Before serving, I fry a second time at 375-400F.
 
#9 ·
Use the ice to "stop" the cooking, and help set the starch in the potato. Carry over cooking in this method will leave you with a sheet pan of mashed potato. If you are not cooking the spuds to an extent where this is a concern, then you are not taking them far enough. I have played with this a lot and from my experience, if you dont cook them that much, there is no point and you would be better off saving the time and doing the conventional blanch in moderate oil, finish in hot method.

The triple cook, to my mind, gives you A+ fries. They are super crisp, and almost like mashed potato inside. They also stay crisp really well, so for any poutine, chili cheese fries type of thing, it works really well.

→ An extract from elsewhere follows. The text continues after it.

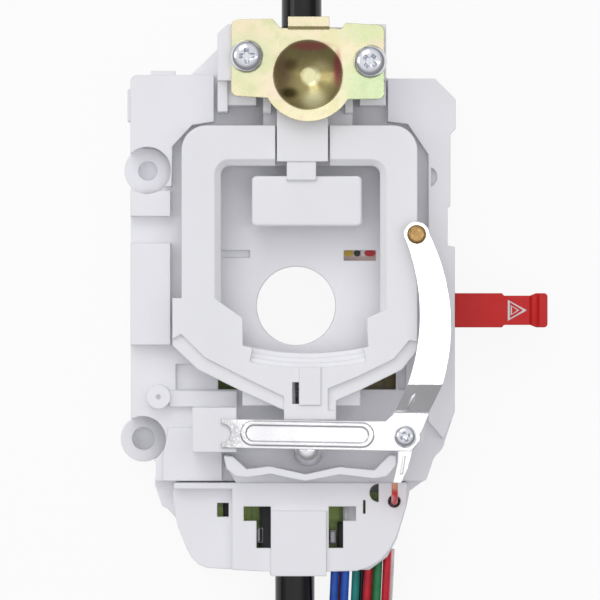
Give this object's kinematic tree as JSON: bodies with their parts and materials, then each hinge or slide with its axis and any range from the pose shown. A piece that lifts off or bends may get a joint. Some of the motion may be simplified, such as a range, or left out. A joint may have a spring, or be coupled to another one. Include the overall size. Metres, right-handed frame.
{
  "type": "combination stalk switch",
  "caption": "Steering column switch: round column bore, swinging turn and light stalk, wiper stalk, pull hazard knob, horn contact and wire harness.",
  "frame": {"origin": "on the steering column's axis at the switch's rear face", "axes": "+Z along the column towards the driver, +Y along the turn stalk, +X along the hazard knob"},
  "size_m": [0.1078, 0.4199, 0.0434],
  "materials": {
    "white_pom": "satin",
    "white_sliding": "satin",
    "black_gloss": "gloss",
    "black_matte": "matte",
    "grey_cover": "matte",
    "red_plastic": "matte",
    "yellow_zinc": "passivated",
    "chrome_screw": "bright",
    "bright_steel": "bright",
    "spring_steel": "drawn",
    "brass": "bright",
    "green_board": "satin",
    "brown_board": "satin",
    "wire_blue": "satin",
    "wire_teal": "satin",
    "wire_red": "satin",
    "wire_maroon": "satin",
    "wire_black": "satin",
    "wire_olive": "satin",
    "wire_green": "satin",
    "wire_white": "satin",
    "tape": "woven"
  },
  "bodies": {
    "housing": {"main_housing": "white_pom", "lower_cover": "white_pom", "rear_cover": "grey_cover", "rear_screws": "chrome_screw", "pivot_bracket": "yellow_zinc", "bracket_screws": "chrome_screw", "retainer_bar": "bright_steel", "horn_terminal": "bright_steel", "bar_screw": "chrome_screw", "horn_lead": "wire_red", "switch_board": "green_board", "contact_board": "brown_board", "wiper_board": "green_board", "dimmer_terminals": "brass", "dimmer_spring": "spring_steel", "hazard_spring": "spring_steel", "wire_blue_1": "wire_blue", "wire_blue_2": "wire_blue", "wire_teal": "wire_teal", "wire_red_1": "wire_red", "wire_red_2": "wire_red", "wire_green": "wire_green", "wire_maroon": "wire_maroon", "wire_black": "wire_black", "wire_olive": "wire_olive", "wire_white": "wire_white", "tape_bands": "tape", "connector_housing": "white_pom", "connector_terminals": "brass"},
    "cradle": {"cradle": "white_sliding", "detent_spring": "spring_steel"},
    "plunger": {"detent_plunger": "bright_steel"},
    "dip_lever": {"dip_lever": "white_sliding", "lever_pin": "bright_steel", "turn_stalk": "black_gloss"},
    "turn_knob": {"turn_knob": "black_matte", "turn_end_cap": "black_gloss"},
    "dimmer": {"dimmer_slider": "white_sliding", "dimmer_contact": "brass"},
    "turn_contact": {"turn_slider": "white_sliding", "turn_contacts": "brass"},
    "horn_arm": {"horn_arm": "bright_steel", "horn_button": "brass"},
    "hazard": {"hazard_knob": "red_plastic", "hazard_slider": "white_sliding"},
    "wiper_carrier": {"wiper_carrier": "white_sliding", "wiper_cross_pin": "bright_steel", "wiper_contacts": "brass"},
    "wiper_lever": {"wiper_lever": "black_matte", "wiper_stalk": "black_gloss"},
    "wiper_knob": {"wiper_knob": "black_matte", "wiper_end_cap": "black_gloss"}
  },
  "joints": [
    {"name": "turn_swing", "type": "hinge", "parent": "housing", "child": "cradle", "pos_m": [0.003, 0.0574, 0.0285], "axis": [0, 0, 1], "range_deg": [-7, 7]},
    {"name": "detent_press", "type": "slide", "parent": "cradle", "child": "plunger", "axis": [0, 1, 0], "range_m": [0, 0.0015], "stiffness_N_per_m": 2000, "springref_m": -0.0015, "deforming": ["detent_spring"]},
    {"name": "dip_tilt", "type": "hinge", "parent": "cradle", "child": "dip_lever", "pos_m": [0.003, 0.0574, 0.0315], "axis": [1, 0, 0], "range_deg": [-4, 5]},
    {"name": "light_twist", "type": "hinge", "parent": "dip_lever", "child": "turn_knob", "pos_m": [0.0014, 0.18, 0.0325], "axis": [0, 1, 0], "range_deg": [0, 60]},
    {"name": "dimmer_slide", "type": "slide", "parent": "housing", "child": "dimmer", "axis": [0, 0, 1], "range_m": [-0.0028, 0.0022], "deforming": ["dimmer_spring"]},
    {"name": "turn_contact_slide", "type": "slide", "parent": "housing", "child": "turn_contact", "axis": [1, 0, 0], "range_m": [-0.0096, 0.0096]},
    {"name": "horn_flex", "type": "hinge", "parent": "housing", "child": "horn_arm", "pos_m": [0.029, -0.0264, 0.0359], "axis": [1, 0, 0], "range_deg": [-3, 0], "stiffness_Nm_per_rad": 0.3},
    {"name": "hazard_pull", "type": "slide", "parent": "housing", "child": "hazard", "axis": [1, 0, 0], "range_m": [0, 0.005], "deforming": ["hazard_spring"]},
    {"name": "wiper_swing", "type": "hinge", "parent": "housing", "child": "wiper_carrier", "pos_m": [-0.0003, -0.057, 0.0095], "axis": [0, 0, 1], "range_deg": [-16, 5]},
    {"name": "washer_pull", "type": "hinge", "parent": "wiper_carrier", "child": "wiper_lever", "pos_m": [-0.0003, -0.054, 0.0095], "axis": [-1, 0, 0], "range_deg": [0, 7], "stiffness_Nm_per_rad": 1.2},
    {"name": "wiper_twist", "type": "hinge", "parent": "wiper_lever", "child": "wiper_knob", "pos_m": [-0.0003, -0.18, 0.0095], "axis": [0, -1, 0], "range_deg": [0, 60]}
  ],
  "couplings": [
    {"joint": "dimmer_slide", "follows": "dip_tilt", "m_per_rad": -0.0314},
    {"joint": "turn_contact_slide", "follows": "turn_swing", "m_per_rad": 0.0759}
  ]
}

That said, the regular way of doing fries is still a great method. Unless you want to offer boutique fries, or expect small volumn, it might not be the best fit for our operation.

Al
 
#11 ·
In all of my professional cooking life I've never boiled fries in water.

I guess you learn something new everyday

Keep it simple,just as some of the above threads suggested for blanching fries in oil.

Cut your chips

Soak in cold water to remove starch

Blanch in 300F oil

cool on sheet pans in fridge

For service fry@350-375F

Season and serve
 
#12 ·
Paxil : that's a lot of work for fries and I have never in my life boiled potatoes just to make fries. Your mushy fries just might stem from being over cooked.

I make my fries the way Fred does , never a problem .

After you soak your fries make sure they are soaked good so all the starch is off , blanch in oil, second fry at 350-375.
 
#13 ·
Paxil : that's a lot of work for fries and I have never in my life boiled potatoes just to make fries. Your mushy fries just might stem from being over cooked.

I make my fries the way Fred does , never a problem .

After you soak your fries make sure they are soaked good so all the starch is off , blanch in oil, second fry at 350-375.
Yes it is a lot of work!

Just a question, how thick are the fries that you make this way?
I do about 50 lbs a day, cut, soak, rinse, drain, initial fry approx 8 min @ 325 soft no color just starting to firm, cool and fry to order @ 350-375
Same question to you as well Sir. How thick are the fries that you make this way :)?
 
#15 ·
I cook it the way I described probably 95% of the time.  Sometimes though, I want that simple dirty greasy fry that's kind of soggy.  That's also a perfect fry, but for reasons of nostalgia.  Cut, then drop it in at 350 the whole time.  Don't clean the skin too well, so it tastes a little dirty, like a potato should.
 
#16 ·
haha thanks.

For those asking about the use of boiling the potatoes with vinegar. It apparently helps the spice in crisping up better.

More from the guru, kenji here:

http://aht.seriouseats.com/archives...ake-perfect-mcdonalds-style-french-fries.html
The fries boiled in plain water disintegrated, making them nearly impossible to pick up. When I added them to the hot oil, they broke apart even further. On the other hand, those boiled in the vinegared water remained perfectly intact, even after boiling for a full ten minutes. When fried, they had fabulously crisp crusts with tiny, bubbly, blistered surfaces that stayed crisp even when they were completely cool.
 
#20 ·
Okay - so i did a few iterations. Mushiness isn't that big of a problem as the oil content/grease in the fries is!

I did a side by side comparison with ready made Mc Cain fries and my home made fries (in their final stage). Both were cooked in the same fryer, side by side. The homemade fries come out to be FAR more greasy and it seems like they've absorbed oil on the inside. What can i do to rectify this? 
 
#22 ·
it's the same. I'm now just putting them in hot/near boiling water rather then heating the water after placing the cut potatoes inside it. 

Perhaps before they were just as greasy but i hadn't done a side by side comparison with the pre frozen fries. Any idea how to make them less oily?
 
#24 ·
The thing about your frozen fries is that they probably get a water blanch too; the method is supposed to help crisp them up. But in my experience house made fries tend to go greasy fairly quickly.
Are you following the whole procedure there? Water blanch, chill, oil blanch, freeze, and final cook? How long are putting them in the water for?